Heart Strings And Addiction

Over the last couple of days I’ve read some particularly sad stories online. Well, one of them is a story and the other is a web site that’s an ongoing story. Of course I read sad news throughout the day, because a lot of news makes me sad or angry lately, especially with regards to the war, but these are more personal. I wrote an email to Michael when I happened upon In My Place saying something about how just over ten years ago I was blown away by the web. I still am. There’s so much out there now though. There’s a lot of crap, to be sure, but there are also needles in the piles of shit. It’s been very easy to try and read everything lately, but it’s starting to drive me crazy. RSS is a great way to sift through things, but there’s a drawback as well. Glancing at my list of subscriptions and having NetNewsWire tell me I have 674 articles to go through makes me feel obligated to at least go through the list.

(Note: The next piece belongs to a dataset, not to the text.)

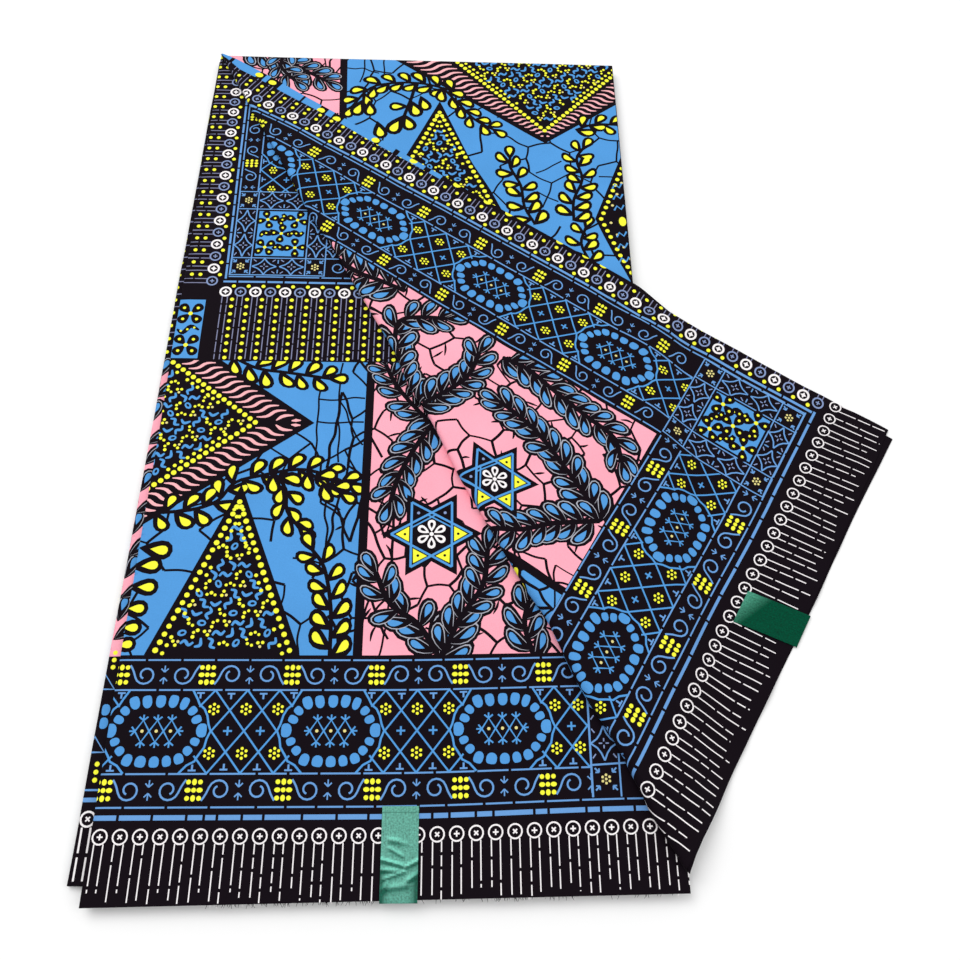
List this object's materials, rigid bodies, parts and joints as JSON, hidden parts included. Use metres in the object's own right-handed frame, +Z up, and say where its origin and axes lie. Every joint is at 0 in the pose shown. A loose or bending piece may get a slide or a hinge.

Matt said something about this recently:

Readers have a lot of basic problems: putting a count on every feed and item like weblogs are suddenly my work inbox that I have to keep down to zero, the counts are recorded by the program, so jumping from one computer to another means you lose count of your feeds, and viewing comments or the rest of a message requires jumping to a browser anyway.

I feel like I’m going to miss something if I don’t at least look at the articles. I want to be informed, and for a while I felt like using an RSS reader was so much more efficient, but now I feel like it’s made me into an obsessive freak.